The Best Films of 2014

Luke Miksa's: The Negative Space Bar

It’s time to list my favourite films from 2014, a year that was… actually not quite as disappointing as previous years. 2014 was a year where a larger than usual percentage of blockbusters were above average, and some were even great! Of course, it wasn’t all terrific, but I definitely enjoyed more movies than I hated this year, and that makes me one happy film-going guy!

Obvious caveat: I’m a human, and being a human means that I can’t see every movie, so this list features only movies I saw last year. If I saw Whiplash, maybe Whiplash would be on this list. Same goes for Boyhood and Under the Skin. I did see Birdman (it was great), but Birdman didn’t come out in Australia until 2015, so it saw the bin on a technicality.

You got really close: Captain America: The Winter Soldier, The LEGO Movie, Jodorowsky’s Dune, The Skeleton Twins, 22 Jump Street, The Grand Budapest Hotel, Blue Ruin.

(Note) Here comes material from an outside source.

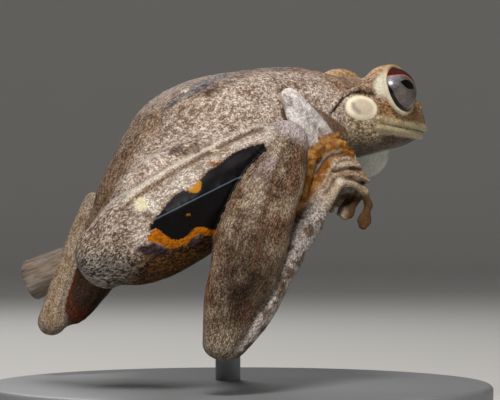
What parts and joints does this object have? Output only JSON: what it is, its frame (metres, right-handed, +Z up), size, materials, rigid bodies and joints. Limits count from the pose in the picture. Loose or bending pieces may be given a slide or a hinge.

Let’s start at 10 with a controversial choice:


10. They Came Together

The funniest comedy of the year. Director David Wain‘s style is not for everybody, but this was undoubtedly the one movie that made me laugh more than any other. The joke-per-minute ratio is outstanding, but They Came Together makes the cut for being a hilariously clever spoof of the romantic comedy genre. While I was certainly a fan of how much fun 22 Jump Street had with subverting cinematic tropes (Plainview Red Herrings is my favourite gag of the year), and 22 Jump Street was close to taking this spot, but I give the nod to They Came Together simply for the audacity to be as silly as it is.


9. John Wick

May I follow up a controversial choice with another? On paper, John Wick does not deserve to be on any ‘Best Of’ lists. The logline basically reads, ‘Top hitman Keanu Reeves comes out of retirement to avenge the death of his beloved dog.’ That is a silly premise, but the film is so visually kinetic and self-aware that it was a pure, genuine joy to watch. Against the grain of similar films of previous years, the action is grounded in reality, featuring a lot of close-quarters combat (so many head-shots!), mixed martial arts, and inventive gunplay. First time director Chad Stahelski — a former stunt-man by trade — successfully transforms Keanu Reeves a legitimate badass for the first time in his career, and man, it’s a thing of beauty.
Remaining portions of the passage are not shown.